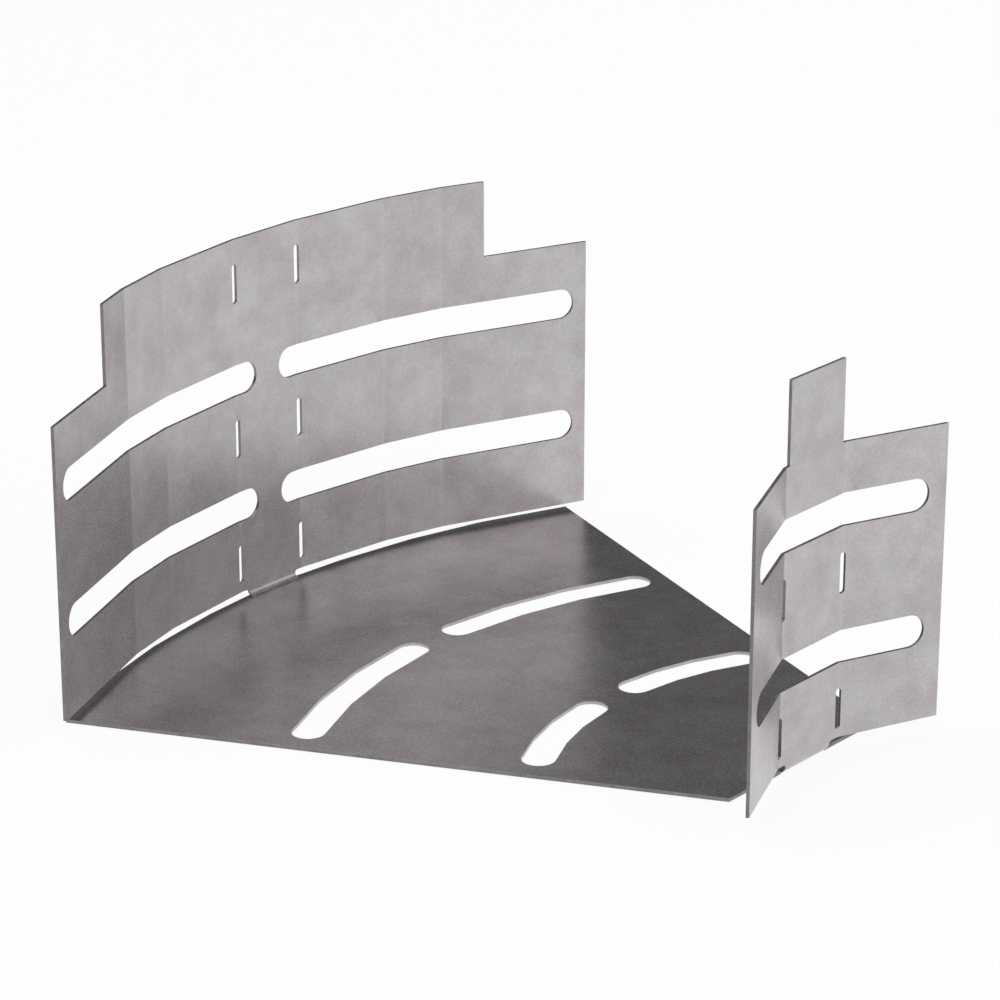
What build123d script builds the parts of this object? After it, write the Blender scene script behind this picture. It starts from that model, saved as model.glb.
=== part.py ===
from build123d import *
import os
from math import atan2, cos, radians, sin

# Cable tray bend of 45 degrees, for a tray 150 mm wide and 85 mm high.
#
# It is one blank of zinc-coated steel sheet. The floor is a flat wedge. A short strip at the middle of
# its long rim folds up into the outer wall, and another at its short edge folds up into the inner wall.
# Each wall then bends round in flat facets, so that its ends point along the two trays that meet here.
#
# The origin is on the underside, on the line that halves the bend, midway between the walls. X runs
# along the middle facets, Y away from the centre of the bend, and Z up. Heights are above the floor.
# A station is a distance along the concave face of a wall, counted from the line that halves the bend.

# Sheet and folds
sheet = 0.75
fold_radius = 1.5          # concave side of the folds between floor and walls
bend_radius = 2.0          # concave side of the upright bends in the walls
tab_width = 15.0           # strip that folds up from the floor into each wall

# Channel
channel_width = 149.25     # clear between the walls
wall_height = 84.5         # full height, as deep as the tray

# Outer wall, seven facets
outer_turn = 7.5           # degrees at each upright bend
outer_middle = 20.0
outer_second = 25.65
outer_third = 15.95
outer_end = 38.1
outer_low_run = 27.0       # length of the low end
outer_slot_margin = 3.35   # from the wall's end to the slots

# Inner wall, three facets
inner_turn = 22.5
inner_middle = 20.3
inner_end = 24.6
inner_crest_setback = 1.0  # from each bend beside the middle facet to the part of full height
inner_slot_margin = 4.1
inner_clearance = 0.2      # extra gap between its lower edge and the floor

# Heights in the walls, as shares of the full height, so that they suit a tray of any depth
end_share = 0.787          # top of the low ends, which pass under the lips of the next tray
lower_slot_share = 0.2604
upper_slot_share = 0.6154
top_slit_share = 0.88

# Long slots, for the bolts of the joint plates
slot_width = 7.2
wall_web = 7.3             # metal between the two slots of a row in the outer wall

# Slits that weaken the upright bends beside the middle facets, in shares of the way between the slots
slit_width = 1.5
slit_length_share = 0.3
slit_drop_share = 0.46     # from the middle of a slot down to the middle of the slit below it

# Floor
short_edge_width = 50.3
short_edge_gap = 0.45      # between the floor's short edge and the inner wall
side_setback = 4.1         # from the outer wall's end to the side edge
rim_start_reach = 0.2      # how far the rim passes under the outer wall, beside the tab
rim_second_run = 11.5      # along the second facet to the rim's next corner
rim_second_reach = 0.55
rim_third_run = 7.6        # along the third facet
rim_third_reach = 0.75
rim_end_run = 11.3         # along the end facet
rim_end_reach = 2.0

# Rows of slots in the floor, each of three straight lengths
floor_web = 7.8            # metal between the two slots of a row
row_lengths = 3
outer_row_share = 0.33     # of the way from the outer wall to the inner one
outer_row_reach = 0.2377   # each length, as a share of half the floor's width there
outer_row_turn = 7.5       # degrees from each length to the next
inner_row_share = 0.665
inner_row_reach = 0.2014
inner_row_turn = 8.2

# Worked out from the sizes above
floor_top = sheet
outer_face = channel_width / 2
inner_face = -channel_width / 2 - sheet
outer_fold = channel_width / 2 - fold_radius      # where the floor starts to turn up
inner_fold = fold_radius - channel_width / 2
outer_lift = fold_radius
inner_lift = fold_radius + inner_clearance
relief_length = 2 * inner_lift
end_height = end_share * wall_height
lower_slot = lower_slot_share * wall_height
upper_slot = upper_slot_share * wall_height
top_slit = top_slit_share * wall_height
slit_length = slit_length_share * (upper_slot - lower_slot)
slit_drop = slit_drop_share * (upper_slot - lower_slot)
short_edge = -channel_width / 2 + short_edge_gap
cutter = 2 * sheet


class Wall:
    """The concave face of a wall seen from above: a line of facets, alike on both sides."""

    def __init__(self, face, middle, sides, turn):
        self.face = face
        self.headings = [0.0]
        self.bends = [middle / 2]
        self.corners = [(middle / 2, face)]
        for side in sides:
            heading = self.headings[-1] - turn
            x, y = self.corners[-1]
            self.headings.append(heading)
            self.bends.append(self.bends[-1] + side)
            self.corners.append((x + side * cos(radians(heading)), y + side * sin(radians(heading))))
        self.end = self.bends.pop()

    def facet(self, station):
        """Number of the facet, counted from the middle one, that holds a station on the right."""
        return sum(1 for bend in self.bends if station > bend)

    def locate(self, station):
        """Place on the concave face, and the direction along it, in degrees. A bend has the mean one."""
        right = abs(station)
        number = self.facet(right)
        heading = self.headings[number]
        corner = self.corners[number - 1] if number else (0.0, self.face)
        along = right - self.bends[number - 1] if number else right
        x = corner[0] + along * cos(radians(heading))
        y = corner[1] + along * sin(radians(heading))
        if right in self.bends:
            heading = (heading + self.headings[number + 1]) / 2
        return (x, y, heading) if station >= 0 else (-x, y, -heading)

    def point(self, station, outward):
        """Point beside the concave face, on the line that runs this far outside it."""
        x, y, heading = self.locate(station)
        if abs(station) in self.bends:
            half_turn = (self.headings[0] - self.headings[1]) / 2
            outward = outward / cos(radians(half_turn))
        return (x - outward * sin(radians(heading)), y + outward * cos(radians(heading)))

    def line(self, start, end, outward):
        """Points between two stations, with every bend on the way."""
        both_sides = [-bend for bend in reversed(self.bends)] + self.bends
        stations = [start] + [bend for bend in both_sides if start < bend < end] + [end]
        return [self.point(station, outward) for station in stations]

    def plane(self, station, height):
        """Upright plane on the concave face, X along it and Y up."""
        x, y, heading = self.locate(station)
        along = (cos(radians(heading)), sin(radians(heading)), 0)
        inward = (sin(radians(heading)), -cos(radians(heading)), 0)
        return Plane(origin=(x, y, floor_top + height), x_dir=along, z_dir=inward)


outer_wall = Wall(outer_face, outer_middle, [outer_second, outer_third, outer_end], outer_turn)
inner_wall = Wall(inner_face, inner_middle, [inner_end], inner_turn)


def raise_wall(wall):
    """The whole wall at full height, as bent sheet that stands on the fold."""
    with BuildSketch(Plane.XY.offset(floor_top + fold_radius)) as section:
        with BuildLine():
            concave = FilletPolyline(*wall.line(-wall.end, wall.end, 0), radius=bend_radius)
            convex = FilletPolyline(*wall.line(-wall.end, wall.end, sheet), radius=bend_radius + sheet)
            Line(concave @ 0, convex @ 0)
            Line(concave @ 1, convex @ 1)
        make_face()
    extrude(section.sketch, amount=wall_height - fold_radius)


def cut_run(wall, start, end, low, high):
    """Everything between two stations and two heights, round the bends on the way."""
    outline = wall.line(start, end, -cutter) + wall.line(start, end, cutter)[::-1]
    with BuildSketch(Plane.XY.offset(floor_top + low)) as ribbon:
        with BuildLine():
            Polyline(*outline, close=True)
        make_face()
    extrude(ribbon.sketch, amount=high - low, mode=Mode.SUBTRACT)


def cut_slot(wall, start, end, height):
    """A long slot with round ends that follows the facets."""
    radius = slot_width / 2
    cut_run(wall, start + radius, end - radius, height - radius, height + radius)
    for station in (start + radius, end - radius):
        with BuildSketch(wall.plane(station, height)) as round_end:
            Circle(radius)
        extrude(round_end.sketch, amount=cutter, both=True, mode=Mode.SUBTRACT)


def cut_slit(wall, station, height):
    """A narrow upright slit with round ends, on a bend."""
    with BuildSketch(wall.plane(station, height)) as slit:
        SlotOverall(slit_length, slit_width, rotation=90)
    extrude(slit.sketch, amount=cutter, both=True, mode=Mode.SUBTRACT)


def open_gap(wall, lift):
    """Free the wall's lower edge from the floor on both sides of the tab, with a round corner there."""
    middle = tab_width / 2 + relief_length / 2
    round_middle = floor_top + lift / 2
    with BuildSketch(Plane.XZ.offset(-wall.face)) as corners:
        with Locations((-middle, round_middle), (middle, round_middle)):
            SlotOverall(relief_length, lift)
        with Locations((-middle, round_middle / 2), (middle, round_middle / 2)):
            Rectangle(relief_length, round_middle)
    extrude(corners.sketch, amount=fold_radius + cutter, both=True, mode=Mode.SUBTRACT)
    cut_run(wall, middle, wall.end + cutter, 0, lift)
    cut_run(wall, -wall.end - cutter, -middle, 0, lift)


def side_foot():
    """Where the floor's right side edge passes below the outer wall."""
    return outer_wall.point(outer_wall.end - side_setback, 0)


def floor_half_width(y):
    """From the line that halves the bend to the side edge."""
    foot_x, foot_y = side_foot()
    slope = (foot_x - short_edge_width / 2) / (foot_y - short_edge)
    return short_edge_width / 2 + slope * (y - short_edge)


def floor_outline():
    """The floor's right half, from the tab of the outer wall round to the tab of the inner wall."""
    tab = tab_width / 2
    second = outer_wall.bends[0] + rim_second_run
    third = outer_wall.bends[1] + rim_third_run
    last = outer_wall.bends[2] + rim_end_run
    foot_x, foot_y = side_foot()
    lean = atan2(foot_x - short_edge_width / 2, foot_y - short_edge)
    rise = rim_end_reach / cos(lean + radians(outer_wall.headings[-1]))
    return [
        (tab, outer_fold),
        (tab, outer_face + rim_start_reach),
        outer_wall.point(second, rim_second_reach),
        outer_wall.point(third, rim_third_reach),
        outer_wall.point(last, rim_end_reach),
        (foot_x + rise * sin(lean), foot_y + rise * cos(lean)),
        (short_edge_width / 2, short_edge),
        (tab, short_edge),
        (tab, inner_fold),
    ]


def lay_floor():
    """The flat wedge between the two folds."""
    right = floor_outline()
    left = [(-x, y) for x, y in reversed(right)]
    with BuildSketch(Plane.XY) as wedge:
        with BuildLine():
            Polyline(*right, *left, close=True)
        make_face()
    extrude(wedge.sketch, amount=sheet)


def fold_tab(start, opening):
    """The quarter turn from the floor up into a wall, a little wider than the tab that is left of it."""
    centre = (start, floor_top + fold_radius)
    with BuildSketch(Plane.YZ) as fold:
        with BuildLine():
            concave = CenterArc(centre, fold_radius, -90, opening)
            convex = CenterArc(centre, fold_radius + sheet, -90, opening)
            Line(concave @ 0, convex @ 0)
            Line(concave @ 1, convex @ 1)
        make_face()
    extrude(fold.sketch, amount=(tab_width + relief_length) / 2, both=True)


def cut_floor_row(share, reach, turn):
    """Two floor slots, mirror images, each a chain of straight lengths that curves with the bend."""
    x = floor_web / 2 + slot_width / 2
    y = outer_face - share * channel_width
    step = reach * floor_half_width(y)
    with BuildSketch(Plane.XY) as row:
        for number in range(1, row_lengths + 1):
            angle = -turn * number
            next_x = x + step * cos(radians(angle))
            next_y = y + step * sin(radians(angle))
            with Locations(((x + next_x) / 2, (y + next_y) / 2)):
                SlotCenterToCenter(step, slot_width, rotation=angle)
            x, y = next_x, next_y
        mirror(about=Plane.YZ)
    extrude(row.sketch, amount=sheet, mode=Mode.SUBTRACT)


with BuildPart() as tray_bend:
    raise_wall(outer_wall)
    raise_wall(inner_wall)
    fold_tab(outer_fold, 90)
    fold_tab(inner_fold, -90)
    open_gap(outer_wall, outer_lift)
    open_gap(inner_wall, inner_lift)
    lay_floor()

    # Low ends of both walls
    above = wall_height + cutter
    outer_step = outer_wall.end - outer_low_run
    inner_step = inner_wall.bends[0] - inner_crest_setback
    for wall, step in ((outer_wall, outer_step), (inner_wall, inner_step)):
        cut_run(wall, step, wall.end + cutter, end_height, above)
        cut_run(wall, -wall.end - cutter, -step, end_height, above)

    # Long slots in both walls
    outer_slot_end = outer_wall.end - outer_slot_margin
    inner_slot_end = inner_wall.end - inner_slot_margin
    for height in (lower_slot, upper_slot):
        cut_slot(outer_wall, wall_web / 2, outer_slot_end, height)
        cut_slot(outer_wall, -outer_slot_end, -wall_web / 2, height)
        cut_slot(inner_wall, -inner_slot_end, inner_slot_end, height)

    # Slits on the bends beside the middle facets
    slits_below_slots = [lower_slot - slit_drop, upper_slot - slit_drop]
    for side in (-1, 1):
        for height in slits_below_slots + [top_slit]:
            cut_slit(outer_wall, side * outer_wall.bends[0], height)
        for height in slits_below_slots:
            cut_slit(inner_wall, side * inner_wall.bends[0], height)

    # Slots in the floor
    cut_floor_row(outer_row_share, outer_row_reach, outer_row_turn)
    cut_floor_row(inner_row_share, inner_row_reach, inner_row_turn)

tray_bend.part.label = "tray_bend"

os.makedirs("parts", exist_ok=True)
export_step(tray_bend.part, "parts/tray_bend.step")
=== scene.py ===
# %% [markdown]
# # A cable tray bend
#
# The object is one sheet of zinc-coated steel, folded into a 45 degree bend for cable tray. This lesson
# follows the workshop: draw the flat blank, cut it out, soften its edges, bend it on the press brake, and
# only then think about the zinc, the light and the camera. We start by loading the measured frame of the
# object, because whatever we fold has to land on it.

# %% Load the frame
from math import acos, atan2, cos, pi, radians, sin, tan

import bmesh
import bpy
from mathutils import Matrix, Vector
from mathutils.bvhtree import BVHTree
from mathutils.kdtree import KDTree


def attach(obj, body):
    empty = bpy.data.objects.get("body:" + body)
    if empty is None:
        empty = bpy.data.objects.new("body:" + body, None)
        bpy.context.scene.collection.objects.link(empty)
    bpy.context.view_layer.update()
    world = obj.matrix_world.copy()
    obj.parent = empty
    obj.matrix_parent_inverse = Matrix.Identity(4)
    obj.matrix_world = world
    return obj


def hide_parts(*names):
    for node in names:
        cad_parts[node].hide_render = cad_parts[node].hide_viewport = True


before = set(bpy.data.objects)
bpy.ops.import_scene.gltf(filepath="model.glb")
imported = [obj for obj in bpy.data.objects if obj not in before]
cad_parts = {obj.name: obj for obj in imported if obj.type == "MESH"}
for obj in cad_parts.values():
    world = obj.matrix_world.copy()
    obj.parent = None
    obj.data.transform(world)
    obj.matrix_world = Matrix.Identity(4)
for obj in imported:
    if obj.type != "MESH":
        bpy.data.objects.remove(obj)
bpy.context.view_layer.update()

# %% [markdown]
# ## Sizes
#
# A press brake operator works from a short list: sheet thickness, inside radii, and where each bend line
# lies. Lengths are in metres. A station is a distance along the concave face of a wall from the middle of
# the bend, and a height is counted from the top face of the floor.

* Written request
Solely the line containing "# Slots in the floor", the line containing "from math import acos, atan2, cos, pi, radians, sin, tan", and the lines between them are to be given again, exactly as written.

* Complete output
    # Slots in the floor
    cut_floor_row(outer_row_share, outer_row_reach, outer_row_turn)
    cut_floor_row(inner_row_share, inner_row_reach, inner_row_turn)

tray_bend.part.label = "tray_bend"

os.makedirs("parts", exist_ok=True)
export_step(tray_bend.part, "parts/tray_bend.step")
=== scene.py ===
# %% [markdown]
# # A cable tray bend
#
# The object is one sheet of zinc-coated steel, folded into a 45 degree bend for cable tray. This lesson
# follows the workshop: draw the flat blank, cut it out, soften its edges, bend it on the press brake, and
# only then think about the zinc, the light and the camera. We start by loading the measured frame of the
# object, because whatever we fold has to land on it.

# %% Load the frame
from math import acos, atan2, cos, pi, radians, sin, tan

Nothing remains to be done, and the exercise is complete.